For Conte this match will offer an insight into the scale of the task awaiting him in north London. The Scudetto-winning tactician called for patience to implement his aggressive, unrelenting style, calibrate his chessmen and assimilate his ideas through to a disillusioned group of players… he may need that time.
On Thursday, Tottenham attacked with aplomb but looked porous retreating. Here the opposite effect was in place. They were resilience and watertight at the back on Merseyside, but flaky and pedestrian going forward, with the capital club failing to register a single shot on target for consecutive matches.
Tottenham have failed to have a shot on target in their last 227 minutes of Premier League football.

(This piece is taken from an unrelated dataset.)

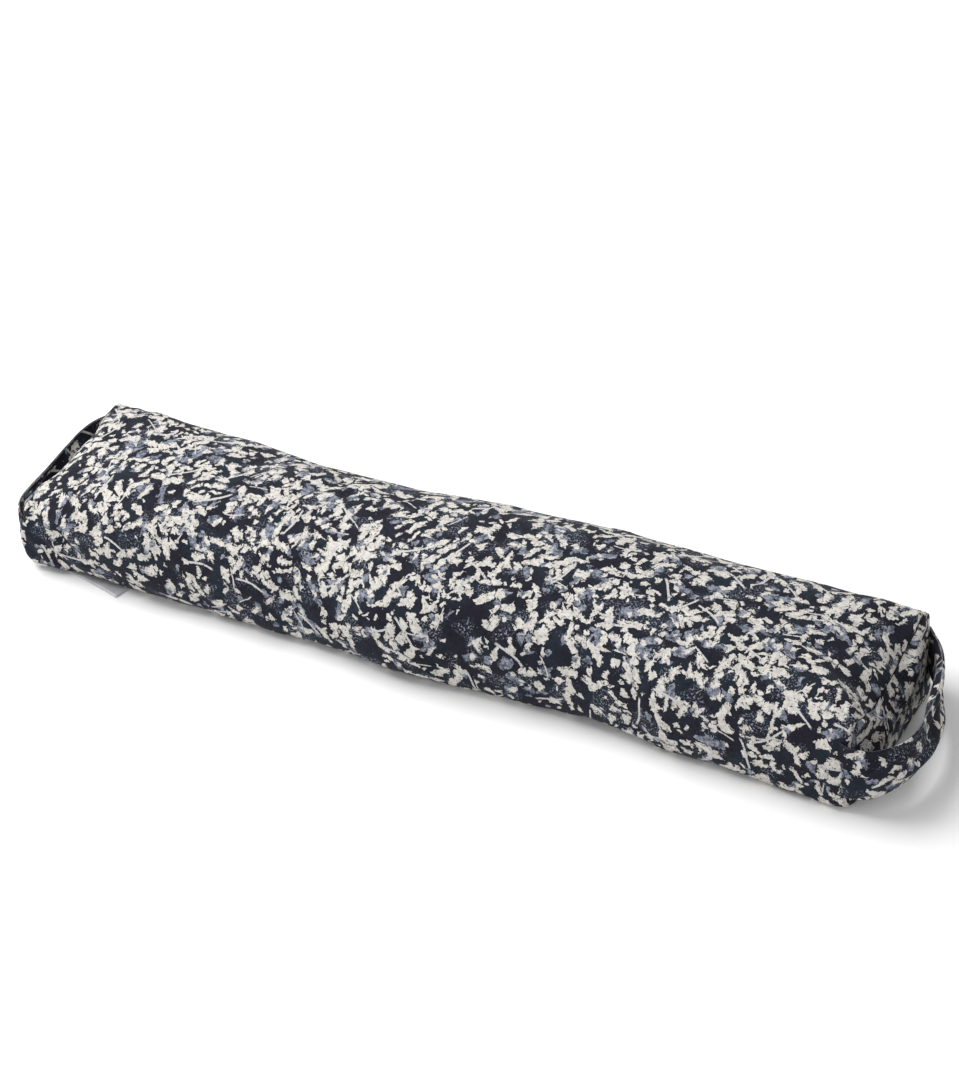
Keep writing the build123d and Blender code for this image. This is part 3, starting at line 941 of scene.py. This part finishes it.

New manager, same problem. 😩 pic.twitter.com/YGIaAq5fjb
— Squawka (@Squawka) November 7, 2021
That is now five successive halves of football in which Tottenham have failed to trouble the opposition goalkeeper. You would have to go back to the opening 45 minutes against West Ham (Harry Kane’s towering header) for the last time a ‘keeper made a save against Spurs.

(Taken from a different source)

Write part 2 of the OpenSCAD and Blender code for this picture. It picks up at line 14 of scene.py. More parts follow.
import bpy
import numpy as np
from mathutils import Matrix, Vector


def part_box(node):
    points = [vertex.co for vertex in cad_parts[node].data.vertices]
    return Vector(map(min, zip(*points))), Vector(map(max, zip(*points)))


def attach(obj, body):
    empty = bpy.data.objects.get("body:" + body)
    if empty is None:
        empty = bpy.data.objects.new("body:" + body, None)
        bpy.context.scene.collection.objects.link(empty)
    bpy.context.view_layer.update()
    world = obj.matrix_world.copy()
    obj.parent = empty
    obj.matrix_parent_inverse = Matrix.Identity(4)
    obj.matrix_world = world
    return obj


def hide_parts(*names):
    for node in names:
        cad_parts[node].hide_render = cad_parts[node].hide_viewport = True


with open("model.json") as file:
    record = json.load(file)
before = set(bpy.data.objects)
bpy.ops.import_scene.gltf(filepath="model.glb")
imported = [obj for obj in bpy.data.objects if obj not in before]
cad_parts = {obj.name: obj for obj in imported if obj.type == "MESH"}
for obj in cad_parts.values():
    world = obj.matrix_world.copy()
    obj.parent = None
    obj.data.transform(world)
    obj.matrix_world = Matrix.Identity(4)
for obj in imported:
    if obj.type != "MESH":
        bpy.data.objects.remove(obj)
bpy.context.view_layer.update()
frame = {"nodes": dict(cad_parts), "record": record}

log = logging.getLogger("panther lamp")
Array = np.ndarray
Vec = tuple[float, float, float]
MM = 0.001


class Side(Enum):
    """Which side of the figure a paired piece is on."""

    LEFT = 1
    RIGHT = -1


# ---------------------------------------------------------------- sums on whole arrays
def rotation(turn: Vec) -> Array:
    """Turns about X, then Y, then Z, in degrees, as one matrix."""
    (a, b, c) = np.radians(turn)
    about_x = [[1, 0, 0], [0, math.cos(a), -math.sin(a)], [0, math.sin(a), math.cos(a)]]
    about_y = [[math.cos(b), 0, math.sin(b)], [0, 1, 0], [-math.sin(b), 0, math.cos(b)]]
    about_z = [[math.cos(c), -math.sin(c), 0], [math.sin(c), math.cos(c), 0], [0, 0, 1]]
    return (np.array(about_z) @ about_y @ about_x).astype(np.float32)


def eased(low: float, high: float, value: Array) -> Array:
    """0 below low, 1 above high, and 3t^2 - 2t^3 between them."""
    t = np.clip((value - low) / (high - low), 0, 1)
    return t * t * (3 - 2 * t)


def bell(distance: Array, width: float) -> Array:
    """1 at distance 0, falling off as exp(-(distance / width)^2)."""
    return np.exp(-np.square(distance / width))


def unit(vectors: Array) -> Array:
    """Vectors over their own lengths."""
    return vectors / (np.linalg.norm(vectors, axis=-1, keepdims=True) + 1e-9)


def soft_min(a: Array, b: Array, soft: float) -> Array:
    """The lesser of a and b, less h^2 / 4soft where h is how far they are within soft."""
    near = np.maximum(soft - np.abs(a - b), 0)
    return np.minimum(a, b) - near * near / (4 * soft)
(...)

Concerning for any club, not least one containing last season’s Golden Boot winner and a squad replete with attacking quality, namely Son Heung-min and Lucas Moura. The Conte influence, from a structural perspective, was tangible as Spurs kept the ball well and held their ground at the back, but work needs doing in the final third.
They registered over 50% possession in the first half for the first time this season, which underlines the passive approach of Nuno Espirito Santo’s brand, but ball-hogging is not tantamount to points, as we know. What Spurs did with that possession was, well, not much. They knocked on the door, but Jordan Pickford didn’t answer.
Here was an opportunity to thrown down the gauntlet, probe a goalkeeper who has proven mistake-culpable in the past, frustrate a fanbase still getting to grips with a man whose name will always be associated with an unnamable, attack a club caught in the riptide of a three-game losing run, ask questions of an Everton side without Abdoulaye Doucoure, Dominic Calvert-Lewin or Andre Gomes. The opportunity was spurned.
“I know I need time to work and to change something on the pitch,” Conte said earlier this week. On evidence of his side’s showing vs Everton, he needs changes quick, or Kane runs the risk of enduring his worst scoring run since 2013/14.
Structurally, Spurs resembled a Conte side: compact, tenacious, impervious, organised. But, attacking wise, it felt like Nuno had never left the building.